Le juge Kim a estimé jeudi que l’arrêt de la Haute Cour, qui avait été très favorable à M. Lee, faisait « une mauvaise interprétation de la loi sur la corruption ».

La Cour suprême a notamment estimé que les trois chevaux d’une valeur de 3,4 milliards de wons (2,5 millions d’euros) que le groupe Samsung avait donné au centre équestre de la fille de M. Choi étaient bien constitutifs du délit de corruption.

On ignore dans l’immédiat si M. Lee, qui est de facto le patron du premier fabricant mondial de smartphones et puces, retournera derrière les barreaux dans l’attente de son procès. Mais des experts estiment que cet arrêt complique nécessairement la gestion de Samsung Electronics.

« Cela va ralentir le processus de prise de décision dans tous les domaines », a déclaré à l’AFP Ahn Ki-hyun, vice-président de l’association de l’industrie sud-coréenne des semi-conducteurs.

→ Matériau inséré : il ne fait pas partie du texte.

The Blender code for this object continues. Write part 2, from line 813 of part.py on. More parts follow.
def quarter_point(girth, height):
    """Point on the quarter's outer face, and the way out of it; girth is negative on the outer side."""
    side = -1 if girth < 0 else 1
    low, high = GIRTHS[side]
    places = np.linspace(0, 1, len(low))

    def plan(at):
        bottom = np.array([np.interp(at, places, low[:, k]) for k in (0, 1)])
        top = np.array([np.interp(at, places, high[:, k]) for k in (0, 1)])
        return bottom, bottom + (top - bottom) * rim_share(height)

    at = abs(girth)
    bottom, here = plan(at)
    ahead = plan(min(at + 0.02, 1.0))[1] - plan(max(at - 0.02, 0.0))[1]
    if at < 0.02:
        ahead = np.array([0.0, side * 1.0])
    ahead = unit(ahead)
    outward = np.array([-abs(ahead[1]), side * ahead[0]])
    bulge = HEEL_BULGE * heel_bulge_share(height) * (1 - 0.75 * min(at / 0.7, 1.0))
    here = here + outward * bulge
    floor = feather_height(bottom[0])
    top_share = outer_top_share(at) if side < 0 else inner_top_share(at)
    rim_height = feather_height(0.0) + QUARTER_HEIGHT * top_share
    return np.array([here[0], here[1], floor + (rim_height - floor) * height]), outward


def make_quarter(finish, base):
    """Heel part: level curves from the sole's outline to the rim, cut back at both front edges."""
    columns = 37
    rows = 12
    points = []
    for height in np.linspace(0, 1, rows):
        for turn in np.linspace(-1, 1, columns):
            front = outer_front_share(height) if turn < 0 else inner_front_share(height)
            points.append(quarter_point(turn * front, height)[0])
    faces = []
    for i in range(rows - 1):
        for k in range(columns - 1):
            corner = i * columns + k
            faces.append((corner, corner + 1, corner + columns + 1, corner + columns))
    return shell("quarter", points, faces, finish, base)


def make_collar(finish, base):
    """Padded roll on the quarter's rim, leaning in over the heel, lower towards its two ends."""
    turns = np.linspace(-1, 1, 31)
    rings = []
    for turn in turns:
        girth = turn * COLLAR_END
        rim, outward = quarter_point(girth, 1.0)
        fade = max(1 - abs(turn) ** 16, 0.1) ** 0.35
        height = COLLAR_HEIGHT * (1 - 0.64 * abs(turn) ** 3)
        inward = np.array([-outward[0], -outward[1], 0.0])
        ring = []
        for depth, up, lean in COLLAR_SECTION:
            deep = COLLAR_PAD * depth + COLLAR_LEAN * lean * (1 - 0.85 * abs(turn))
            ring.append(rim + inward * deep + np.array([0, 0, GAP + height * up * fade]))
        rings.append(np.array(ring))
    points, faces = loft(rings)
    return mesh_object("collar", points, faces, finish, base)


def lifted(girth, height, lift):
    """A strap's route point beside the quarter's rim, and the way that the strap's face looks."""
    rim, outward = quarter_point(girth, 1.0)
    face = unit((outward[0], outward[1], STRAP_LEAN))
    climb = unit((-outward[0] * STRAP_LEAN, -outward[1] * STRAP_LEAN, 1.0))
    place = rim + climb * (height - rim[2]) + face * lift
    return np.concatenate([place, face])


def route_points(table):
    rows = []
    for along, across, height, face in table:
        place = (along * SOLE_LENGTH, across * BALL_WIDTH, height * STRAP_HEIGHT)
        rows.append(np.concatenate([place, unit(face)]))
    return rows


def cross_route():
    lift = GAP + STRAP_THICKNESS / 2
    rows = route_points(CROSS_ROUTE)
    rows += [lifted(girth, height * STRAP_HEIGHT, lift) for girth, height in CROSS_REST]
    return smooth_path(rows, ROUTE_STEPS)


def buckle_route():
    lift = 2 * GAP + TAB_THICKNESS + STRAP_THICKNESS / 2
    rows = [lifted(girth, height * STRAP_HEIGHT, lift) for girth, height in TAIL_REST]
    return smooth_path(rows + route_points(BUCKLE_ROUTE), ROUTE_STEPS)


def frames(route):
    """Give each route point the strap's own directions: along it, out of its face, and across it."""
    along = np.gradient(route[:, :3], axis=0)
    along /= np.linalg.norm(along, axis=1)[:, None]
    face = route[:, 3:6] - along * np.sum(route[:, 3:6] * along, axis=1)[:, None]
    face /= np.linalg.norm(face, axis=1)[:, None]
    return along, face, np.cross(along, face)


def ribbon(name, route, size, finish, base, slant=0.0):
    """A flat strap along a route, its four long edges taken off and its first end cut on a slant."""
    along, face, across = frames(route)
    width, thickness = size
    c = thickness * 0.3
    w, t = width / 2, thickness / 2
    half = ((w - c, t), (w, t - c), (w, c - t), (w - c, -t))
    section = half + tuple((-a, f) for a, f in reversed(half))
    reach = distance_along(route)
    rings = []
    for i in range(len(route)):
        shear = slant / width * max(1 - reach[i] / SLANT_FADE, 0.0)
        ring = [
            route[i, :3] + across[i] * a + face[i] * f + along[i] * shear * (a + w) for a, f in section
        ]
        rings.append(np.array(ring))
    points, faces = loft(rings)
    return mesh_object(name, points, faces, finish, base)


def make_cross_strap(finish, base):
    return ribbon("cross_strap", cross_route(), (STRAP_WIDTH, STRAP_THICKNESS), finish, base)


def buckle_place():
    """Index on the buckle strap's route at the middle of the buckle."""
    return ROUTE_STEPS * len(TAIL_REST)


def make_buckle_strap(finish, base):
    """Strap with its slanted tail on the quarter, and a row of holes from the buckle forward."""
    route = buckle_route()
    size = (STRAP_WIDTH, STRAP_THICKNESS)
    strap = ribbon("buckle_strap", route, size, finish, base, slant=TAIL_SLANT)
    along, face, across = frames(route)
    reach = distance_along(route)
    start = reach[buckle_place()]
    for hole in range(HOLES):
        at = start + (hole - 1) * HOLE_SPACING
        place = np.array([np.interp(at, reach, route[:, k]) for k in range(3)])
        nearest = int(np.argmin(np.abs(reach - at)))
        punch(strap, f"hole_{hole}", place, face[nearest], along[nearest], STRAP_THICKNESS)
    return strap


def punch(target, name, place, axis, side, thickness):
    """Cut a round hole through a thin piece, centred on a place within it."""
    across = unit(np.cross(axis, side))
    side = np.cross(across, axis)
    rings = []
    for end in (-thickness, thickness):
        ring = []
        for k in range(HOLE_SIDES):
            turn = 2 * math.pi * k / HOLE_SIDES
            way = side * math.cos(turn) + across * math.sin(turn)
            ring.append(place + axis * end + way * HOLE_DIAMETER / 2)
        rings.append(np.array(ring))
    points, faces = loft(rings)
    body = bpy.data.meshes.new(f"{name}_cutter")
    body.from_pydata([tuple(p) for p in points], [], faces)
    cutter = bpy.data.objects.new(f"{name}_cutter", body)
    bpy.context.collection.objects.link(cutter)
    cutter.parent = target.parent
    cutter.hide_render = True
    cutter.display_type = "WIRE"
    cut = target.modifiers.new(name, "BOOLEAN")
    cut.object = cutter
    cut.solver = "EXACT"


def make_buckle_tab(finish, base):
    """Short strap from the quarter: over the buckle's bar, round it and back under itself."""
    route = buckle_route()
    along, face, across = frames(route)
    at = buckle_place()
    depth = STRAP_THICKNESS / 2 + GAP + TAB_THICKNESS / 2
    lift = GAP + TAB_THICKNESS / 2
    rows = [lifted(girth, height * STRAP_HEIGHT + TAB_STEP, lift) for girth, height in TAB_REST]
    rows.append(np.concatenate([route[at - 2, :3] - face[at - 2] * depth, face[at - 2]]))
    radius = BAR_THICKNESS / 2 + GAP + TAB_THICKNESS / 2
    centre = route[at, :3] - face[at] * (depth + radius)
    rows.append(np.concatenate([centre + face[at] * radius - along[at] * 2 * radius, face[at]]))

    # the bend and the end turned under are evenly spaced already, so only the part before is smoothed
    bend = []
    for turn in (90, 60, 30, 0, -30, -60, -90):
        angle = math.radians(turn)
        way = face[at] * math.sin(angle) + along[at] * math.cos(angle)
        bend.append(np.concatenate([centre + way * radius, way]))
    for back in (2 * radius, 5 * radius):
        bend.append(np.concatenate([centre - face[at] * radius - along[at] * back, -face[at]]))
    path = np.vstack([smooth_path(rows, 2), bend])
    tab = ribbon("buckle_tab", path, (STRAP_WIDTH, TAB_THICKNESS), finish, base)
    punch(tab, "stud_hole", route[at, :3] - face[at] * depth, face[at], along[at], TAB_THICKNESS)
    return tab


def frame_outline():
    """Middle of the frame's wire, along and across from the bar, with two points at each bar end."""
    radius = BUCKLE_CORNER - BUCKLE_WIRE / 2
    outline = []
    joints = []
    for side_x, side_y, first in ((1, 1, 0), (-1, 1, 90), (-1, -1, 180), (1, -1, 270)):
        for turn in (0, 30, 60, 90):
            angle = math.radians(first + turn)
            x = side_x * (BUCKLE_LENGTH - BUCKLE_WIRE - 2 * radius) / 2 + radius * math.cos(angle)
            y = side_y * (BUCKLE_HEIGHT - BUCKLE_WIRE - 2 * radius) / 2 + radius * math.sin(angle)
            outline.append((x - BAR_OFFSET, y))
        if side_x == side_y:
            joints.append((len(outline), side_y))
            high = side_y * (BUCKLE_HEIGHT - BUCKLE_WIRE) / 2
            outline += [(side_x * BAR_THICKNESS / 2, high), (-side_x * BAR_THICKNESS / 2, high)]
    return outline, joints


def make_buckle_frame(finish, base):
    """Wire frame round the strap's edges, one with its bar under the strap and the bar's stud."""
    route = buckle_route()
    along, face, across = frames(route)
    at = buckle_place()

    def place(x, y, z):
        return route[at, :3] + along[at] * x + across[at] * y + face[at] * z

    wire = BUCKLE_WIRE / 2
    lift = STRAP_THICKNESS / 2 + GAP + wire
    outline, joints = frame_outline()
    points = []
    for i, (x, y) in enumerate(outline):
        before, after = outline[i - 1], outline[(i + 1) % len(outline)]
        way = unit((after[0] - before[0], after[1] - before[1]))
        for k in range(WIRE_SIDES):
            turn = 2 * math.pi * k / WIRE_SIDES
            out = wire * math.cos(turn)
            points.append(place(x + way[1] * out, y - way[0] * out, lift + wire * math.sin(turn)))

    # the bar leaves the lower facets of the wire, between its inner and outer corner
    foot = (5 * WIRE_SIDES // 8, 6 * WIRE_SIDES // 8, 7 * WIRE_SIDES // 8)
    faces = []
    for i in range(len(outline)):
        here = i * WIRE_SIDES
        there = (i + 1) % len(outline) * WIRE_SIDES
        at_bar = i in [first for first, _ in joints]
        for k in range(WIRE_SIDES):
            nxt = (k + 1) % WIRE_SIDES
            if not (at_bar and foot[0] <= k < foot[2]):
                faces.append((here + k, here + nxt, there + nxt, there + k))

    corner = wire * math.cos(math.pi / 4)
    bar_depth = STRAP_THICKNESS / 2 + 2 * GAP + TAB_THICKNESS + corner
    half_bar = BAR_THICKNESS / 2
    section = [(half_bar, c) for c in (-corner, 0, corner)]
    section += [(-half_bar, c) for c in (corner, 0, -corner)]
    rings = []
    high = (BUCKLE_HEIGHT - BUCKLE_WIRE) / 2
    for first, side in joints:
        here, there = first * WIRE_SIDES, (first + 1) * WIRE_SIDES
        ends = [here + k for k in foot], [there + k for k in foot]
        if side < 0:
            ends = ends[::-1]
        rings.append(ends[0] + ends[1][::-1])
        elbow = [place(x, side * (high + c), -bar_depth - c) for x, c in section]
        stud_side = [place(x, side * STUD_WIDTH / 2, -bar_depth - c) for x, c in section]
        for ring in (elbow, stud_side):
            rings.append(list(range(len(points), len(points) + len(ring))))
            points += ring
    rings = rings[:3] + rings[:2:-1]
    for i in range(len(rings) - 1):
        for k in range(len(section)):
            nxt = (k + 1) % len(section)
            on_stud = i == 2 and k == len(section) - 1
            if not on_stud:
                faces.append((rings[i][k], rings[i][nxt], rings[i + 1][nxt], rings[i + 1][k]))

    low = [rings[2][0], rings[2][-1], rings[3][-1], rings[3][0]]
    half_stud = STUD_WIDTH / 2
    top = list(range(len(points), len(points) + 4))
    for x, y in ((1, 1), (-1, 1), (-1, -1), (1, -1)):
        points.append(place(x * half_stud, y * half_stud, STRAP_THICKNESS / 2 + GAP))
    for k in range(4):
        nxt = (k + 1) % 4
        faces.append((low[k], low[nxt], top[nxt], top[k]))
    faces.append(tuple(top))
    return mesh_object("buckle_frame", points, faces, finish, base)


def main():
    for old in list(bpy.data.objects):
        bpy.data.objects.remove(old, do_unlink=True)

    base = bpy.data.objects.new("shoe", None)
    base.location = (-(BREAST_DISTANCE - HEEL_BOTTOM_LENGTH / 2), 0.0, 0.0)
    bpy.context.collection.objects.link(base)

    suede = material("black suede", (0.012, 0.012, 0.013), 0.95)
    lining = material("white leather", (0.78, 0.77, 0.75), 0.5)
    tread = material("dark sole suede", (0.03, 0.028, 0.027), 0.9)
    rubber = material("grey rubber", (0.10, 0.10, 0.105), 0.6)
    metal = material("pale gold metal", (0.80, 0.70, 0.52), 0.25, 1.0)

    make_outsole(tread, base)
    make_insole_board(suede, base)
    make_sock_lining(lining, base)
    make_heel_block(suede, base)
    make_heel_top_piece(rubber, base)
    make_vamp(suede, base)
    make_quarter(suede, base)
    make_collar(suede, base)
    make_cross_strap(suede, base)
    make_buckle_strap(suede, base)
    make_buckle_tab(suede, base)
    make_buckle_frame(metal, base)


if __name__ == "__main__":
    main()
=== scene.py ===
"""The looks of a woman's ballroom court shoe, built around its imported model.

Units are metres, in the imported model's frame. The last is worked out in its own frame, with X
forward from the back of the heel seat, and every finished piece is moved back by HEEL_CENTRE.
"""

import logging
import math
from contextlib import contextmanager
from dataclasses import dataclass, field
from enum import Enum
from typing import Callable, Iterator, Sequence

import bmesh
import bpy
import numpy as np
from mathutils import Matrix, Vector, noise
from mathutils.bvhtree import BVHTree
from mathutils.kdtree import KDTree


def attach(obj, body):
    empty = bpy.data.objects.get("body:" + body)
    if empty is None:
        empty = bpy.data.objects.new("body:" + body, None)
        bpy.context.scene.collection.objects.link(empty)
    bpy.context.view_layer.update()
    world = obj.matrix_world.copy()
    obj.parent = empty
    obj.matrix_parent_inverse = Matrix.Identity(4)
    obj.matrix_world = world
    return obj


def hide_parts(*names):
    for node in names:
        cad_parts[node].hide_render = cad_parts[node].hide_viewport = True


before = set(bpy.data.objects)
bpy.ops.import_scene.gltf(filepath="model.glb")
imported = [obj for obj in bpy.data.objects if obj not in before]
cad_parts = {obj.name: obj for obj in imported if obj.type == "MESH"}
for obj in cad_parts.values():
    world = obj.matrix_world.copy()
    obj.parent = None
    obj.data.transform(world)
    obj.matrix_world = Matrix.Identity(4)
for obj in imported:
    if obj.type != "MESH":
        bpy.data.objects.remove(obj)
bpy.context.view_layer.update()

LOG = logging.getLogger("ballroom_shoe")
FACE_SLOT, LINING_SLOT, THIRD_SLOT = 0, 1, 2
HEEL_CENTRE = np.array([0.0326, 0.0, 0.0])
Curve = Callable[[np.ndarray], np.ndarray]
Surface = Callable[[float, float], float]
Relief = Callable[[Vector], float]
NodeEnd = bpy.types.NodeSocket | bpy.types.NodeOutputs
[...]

Le géant technologique, qui avait déploré au deuxième trimestre une baisse de 53% de son bénéfice net, est déjà confronté à l’effondrement du cours mondial des puces et aux effets de sanctions commerciales japonaises.

Dans un communiqué, jeudi, le groupe dit « regretter profondément » l’inquiétude occasionnée, ajoutant sans jamais mentionner l’arrêt: nous « éviterons de répéter les erreurs du passé ».

L’action Samsung a clôturé jeudi sur une baisse de 1,7 %.

Au coeur du scandale, Mme Choi -fille d’un mystérieux chef religieux- avait été condamnée en 2018 à 20 ans de réclusion criminelle, notamment pour avoir tiré profit de ses liens personnels anciens avec Mme Park pour contraindre de grands groupes à verser des fonds à des fondations sous son contrôle.

Des centaines de partisans de l’ex-présidente s’étaient massés à l’extérieur de la Cour suprême, avec des pancartes exhortant à cesser les « violations des droits de l’homme » contre la fille de l’ancien dictateur assassiné Park Chung-hee.

La chute de la présidente conservatrice avait permis l’alternance et l’élection de Moon Jae-in (centre-gauche) qui a contribué en 2018 au spectaculaire rapprochement entre les deux Corées.